Realizing the value and innovation inherent in that butter-syrup-pancake-packaging combination, Cathead has gone on to patent the entire product. The effort was not without its challenges, the Johnsons recall. “Taste-testing several different formulae for butters, syrups, pancakes and packaging, trials and failures for the melting process led to the product which now achieves a natural maple sweetness.” In all, the company performed more than 2,600 taste tests before launch.
Beyond the formulation, the package proved a key component. “It had to be able to withstand microwaving without leaking any of the contents, yet still be strong enough to allow the consumer to eat it right from the box. As Cathead is a small company, developers also sought a hand-erected package, thereby negating the need for an expensive industrial case erector.

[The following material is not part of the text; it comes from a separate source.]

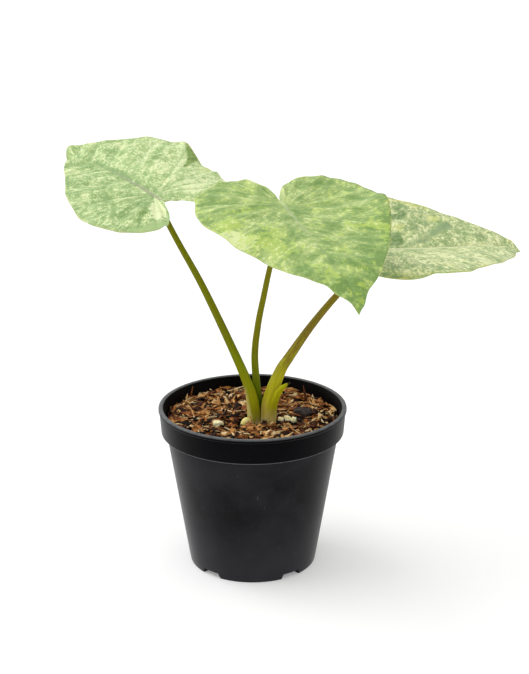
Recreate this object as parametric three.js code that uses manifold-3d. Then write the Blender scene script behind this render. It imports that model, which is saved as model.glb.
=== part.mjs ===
// A potted variegated night-scented lily: an aroid house plant with three large heart-shaped
// leaves, standing in bark and coir mix in a 12 cm nursery pot.
// Millimetres, +Z up. The origin is the centre of the pot's underside, and -Y is the front.

import * as THREE from "three";
import { mergeVertices } from "three/addons/utils/BufferGeometryUtils.js";
import Module from "manifold-3d";

const wasm = await Module();
wasm.setup();

const CLEARANCE = 0.3; // running gap left between two pieces that touch
const MERGE = 1e-4; // points nearer than this are one point
const SIMPLIFY = 0.02; // points that a face can lose within this distance are dropped
const X_AXIS = new THREE.Vector3(1, 0, 0);
const Y_AXIS = new THREE.Vector3(0, 1, 0);

// The pot

const POT = {
  height: 105,
  wall: 1.3,
  baseRadius: 40.8,
  underBandRadius: 55.1, // outside of the wall where the rim band starts
  bandHeight: 16.6,
  bandFootRadius: 58.3,
  bandHeadRadius: 59.4,
  lipRadius: 60,
  lipDrop: 2.6,
  footWidth: 3.6,
  floorUnderside: 3.8,
  floorThickness: 1.5,
  padRadius: 9,
  notchAngles: [-130.4, -52.9, 17.7, 88.3, 158.9], // degrees; the first two show at the front
  notchWidth: 13.8,
  notchHeight: 3.5,
  holeRing: 27,
  holeRadius: 4.2,
  segments: 48,
};
POT.bandFoot = POT.height - POT.bandHeight;
POT.taper = (POT.underBandRadius - POT.baseRadius) / POT.bandFoot;
POT.floorTop = POT.floorUnderside + POT.floorThickness;
const outerWall = (z) => POT.baseRadius + POT.taper * z;
const innerWall = (z) => outerWall(z) - POT.wall;

// The mix

const MIX = {
  level: 96.6, // mean height of its top
  mound: 1.4, // how much higher it lies round the plant's foot
  rings: 5,
  chips: 56,
  chipLength: [8, 15],
  chipWidth: [2.2, 4.4],
  chipThickness: [1.1, 2.0],
  seed: 41,
};

// Loose things that lie on the mix: centre, half sizes and turn about Z in degrees

const PALE_LUMPS = [
  { at: [-22, -15.5, 97.9], half: [3.0, 2.3, 1.9], turn: 15 },
  { at: [17.9, -7.4, 98.1], half: [1.9, 1.5, 1.2], turn: -20 },
  { at: [22.1, -7.5, 98.4], half: [1.9, 1.9, 1.7], turn: 10 },
  { at: [26.0, -9.2, 98.4], half: [1.9, 1.7, 1.8], turn: 40 },
];
const BARK_CHIP = { at: [32.2, 3.5, 98.6], half: [5.6, 4.2, 2.2], turn: -12 };

// Slivers that stand up out of the mix: foot, head and half width

const STANDING_SLIVERS = [
  { foot: [-42.2, 36, 94], head: [-39.8, 39, 103.5], half: 0.7 },
  { foot: [35.6, 27, 94], head: [33, 31, 107], half: 0.9 },
  { foot: [-21.6, 20, 95], head: [-22.8, 20.5, 103], half: 1.3 },
];

// The plant's foot and stalks. A station is [x, y, z, half width, half depth].

const CORM = {
  axis: [6, -4.8],
  foot: 58,
  head: 90,
  radius: 12.5,
  roots: 5,
  rootRadius: 1.5,
};
const VISIBLE_ROOT = [
  [-0.5, -6.0, 86, 1.6, 1.6],
  [-2.6, -8.7, 95.8, 1.8, 1.8],
  [-4.2, -11.2, 98.0, 1.8, 1.8],
  [-6.2, -13.6, 95.3, 1.3, 1.3],
  [-8.6, -16.0, 87.0, 0.8, 0.8],
];
const STALKS = {
  right: [
    [9.6, -6.4, 84, 3.9, 4.5],
    [9.7, -6.2, 98, 3.9, 4.6],
    [10.7, -4.0, 110, 3.8, 4.5],
    [17.2, 0.6, 127, 3.2, 3.7],
    [23.1, 3.4, 136, 2.9, 3.2],
    [37.7, 9.8, 155.6, 2.4, 2.5],
    [54.8, 16.4, 174.6, 2.1, 2.1],
    [71.5, 21.6, 189.0, 1.9, 1.9],
    [87.0, 26.0, 201.1, 1.9, 1.9],
  ],
  left: [
    [1.2, -4.6, 84, 4.3, 3.5],
    [1.0, -4.5, 98, 4.3, 3.5],
    [-0.2, -3.6, 110, 3.8, 3.4],
    [-2.8, -2.7, 120, 3.2, 3.1],
    [-11.6, -0.6, 141, 2.7, 2.7],
    [-30.8, 3.6, 182.4, 2.2, 2.2],
    [-46.7, 6.7, 211.9, 1.9, 1.9],
    [-60.8, 10.0, 239.6, 1.85, 1.85],
  ],
  middle: [
    [5.6, 1.9, 84, 2.6, 2.6],
    [5.3, 1.7, 98, 2.6, 2.6],
    [3.5, 0.0, 111, 2.5, 2.5],
    [1.5, -4.7, 139, 2.2, 2.2],
    [3.6, -9.2, 161.8, 2.0, 2.0],
    [7.3, -13.5, 182.4, 1.85, 1.85],
    [11.4, -18.2, 203.4, 1.7, 1.7],
    [20.0, -26.5, 241.3, 1.65, 1.65],
  ],
};
const YOUNG_SHEATH = [
  [12.8, -6.9, 84, 3.2, 2.9],
  [12.3, -7.5, 100, 3.3, 2.9],
  [13.9, -8.1, 111, 3.0, 2.6],
  [17.9, -8.2, 118.8, 2.0, 1.9],
  [23.8, -8.0, 123.2, 0.5, 0.5],
];
const DRY_SHEATH = {
  centre: [8.0, -5.4],
  radius: 8.2,
  from: -152,
  to: -62,
  foot: 91,
  head: 99.5,
  tear: 1.9,
  thickness: 0.8,
};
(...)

Commenting upon the unique nature of the product, Tom explains, “Go Stax are the only single-serve, self-contained, on-the-go breakfast item like it on the market, and…it continues to grow in both the retail and vending arenas.” The growth is having quite an impact on the small company; it has led Cathead to plan a packaging revision that will take advantage of automation in assembly.
2007 Spirit of Innovation Awards: Third Place Melting AwayCiting a survey finding 70% of Americans work through lunch or spend less than 10 minutes on a quick midday meal, Oscar Mayer launched Deli Creations Hot Sandwich Melts. The product is a “build-your-own” sandwich, complete with Oscar Mayer shaved meats, premium Kraft cheeses, specialty sauces and an innovative sub roll that heats in the microwave in 60 seconds.
Sydney Lindner, associate director of corporate affairs with Oscar Mayer, identified a number of different teams involved in the product. “The departments/functions involved in the product’s development were marketing, corporate information systems, R&D product and R&D package. To achieve the ultimate hot and melty sandwich, the team focused on recipe development. This meant endless hours researching ingredient combinations and gathering for bench-top experimentation and tasting sessions.”
After 12 months of testing, the teams had finished a successful product, which met with strongly positive consumer research reviews.